> What the exercise asks:
Go through the lines below and copy each one that holds the string "hinge".

━━━━━━━━━━━━━━━━

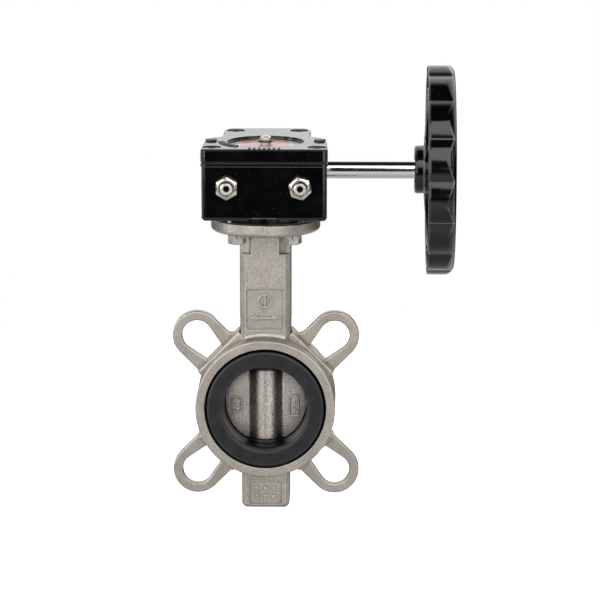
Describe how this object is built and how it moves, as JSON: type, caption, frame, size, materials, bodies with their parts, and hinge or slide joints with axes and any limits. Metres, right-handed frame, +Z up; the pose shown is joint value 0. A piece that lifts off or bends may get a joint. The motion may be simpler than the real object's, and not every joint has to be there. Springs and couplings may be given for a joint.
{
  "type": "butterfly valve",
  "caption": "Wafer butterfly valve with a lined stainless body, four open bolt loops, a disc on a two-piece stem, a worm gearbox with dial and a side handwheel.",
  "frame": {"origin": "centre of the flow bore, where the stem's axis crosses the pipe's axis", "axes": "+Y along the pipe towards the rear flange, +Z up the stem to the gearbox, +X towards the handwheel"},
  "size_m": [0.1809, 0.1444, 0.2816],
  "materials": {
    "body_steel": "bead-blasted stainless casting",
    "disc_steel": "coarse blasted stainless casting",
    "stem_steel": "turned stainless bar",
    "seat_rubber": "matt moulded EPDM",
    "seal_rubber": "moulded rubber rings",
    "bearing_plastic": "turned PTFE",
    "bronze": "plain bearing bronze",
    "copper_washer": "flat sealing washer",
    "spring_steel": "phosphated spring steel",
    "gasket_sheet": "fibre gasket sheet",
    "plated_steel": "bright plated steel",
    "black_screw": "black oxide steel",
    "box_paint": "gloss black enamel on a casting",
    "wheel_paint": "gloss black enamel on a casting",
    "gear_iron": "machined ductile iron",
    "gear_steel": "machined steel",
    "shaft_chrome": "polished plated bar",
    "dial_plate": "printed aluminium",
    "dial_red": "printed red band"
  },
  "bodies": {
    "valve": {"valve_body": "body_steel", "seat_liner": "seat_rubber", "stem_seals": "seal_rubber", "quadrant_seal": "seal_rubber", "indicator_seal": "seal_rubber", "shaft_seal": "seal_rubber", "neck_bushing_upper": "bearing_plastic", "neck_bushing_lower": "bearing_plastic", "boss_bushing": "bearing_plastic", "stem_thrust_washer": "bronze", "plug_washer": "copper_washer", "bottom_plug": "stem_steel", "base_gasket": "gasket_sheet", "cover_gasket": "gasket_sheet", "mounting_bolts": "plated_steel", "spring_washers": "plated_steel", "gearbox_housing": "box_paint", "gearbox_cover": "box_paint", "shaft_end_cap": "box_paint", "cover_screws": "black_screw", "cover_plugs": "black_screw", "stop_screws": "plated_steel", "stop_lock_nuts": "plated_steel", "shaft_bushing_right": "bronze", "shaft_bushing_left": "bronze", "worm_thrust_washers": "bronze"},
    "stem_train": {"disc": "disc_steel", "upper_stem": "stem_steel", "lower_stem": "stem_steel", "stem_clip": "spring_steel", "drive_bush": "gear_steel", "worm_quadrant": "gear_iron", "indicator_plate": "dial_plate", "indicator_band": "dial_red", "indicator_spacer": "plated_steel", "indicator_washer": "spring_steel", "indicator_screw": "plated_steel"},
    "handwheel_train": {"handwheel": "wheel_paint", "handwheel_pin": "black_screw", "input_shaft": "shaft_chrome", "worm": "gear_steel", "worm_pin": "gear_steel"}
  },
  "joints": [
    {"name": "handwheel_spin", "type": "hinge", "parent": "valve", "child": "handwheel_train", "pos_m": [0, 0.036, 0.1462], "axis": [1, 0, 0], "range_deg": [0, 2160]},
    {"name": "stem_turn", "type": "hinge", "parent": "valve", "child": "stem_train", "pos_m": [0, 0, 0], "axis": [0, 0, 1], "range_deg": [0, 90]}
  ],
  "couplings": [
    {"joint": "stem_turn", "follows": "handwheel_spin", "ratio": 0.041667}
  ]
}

━━━━━━━━━━━━━━━━

> Response to the exercise:
Describe how this object is built and how it moves, as JSON: type, caption, frame, size, materials, bodies with their parts, and hinge or slide joints with axes and any limits. Metres, right-handed frame, +Z up; the pose shown is joint value 0. A piece that lifts off or bends may get a joint. The motion may be simpler than the real object's, and not every joint has to be there. Springs and couplings may be given for a joint.
    {"name": "handwheel_spin", "type": "hinge", "parent": "valve", "child": "handwheel_train", "pos_m": [0, 0.036, 0.1462], "axis": [1, 0, 0], "range_deg": [0, 2160]},
    {"name": "stem_turn", "type": "hinge", "parent": "valve", "child": "stem_train", "pos_m": [0, 0, 0], "axis": [0, 0, 1], "range_deg": [0, 90]}